The particulars of that process are rendered in frustratingly generic fashion, as Maria’s effort to escape from the shadow of her success is reduced to a heroin addiction and a few bad days on set before a chance encounter with a young journalist (Céleeste Brunnquell) offers a new path forward. While the film observes that her public image would continue to be molded by a series of male directors, it fails to meaningfully explore how that tension manifested itself in Schneider’s post-“Tango” performances.

But even as Benjamin Biolay’s dolorous string score threatens to flatten “Being Maria” into a more traditional rise and fall story, the film is buoyed by Vartolomei’s constant pursuit of the truth, and by the intensity with which Maria is always searching to see herself reflected in the eyes of those looking at her — our eyes very much included.

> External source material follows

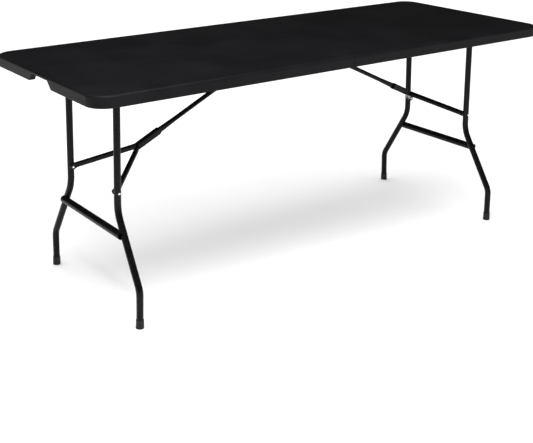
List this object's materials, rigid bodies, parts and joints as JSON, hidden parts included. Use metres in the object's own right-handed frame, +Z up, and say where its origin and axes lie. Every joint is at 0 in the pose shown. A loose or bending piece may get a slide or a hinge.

“No one cares about truth,” a manager tells Maria after she’s a bit too honest on the “Last Tango” press tour, which is a performance unto itself. “Do your job as an actress, no more.” By inviting Vartolomei to play Schneider in a biopic so attuned to the difference between creation and destruction, “Being Maria” movingly reaffirms that Schneider was doing her job as an actress — right up until the moment when Bertolucci and Brando forced her to stop. 

Grade: B

A Kino Lorber release, “Being Maria” is now playing in theaters.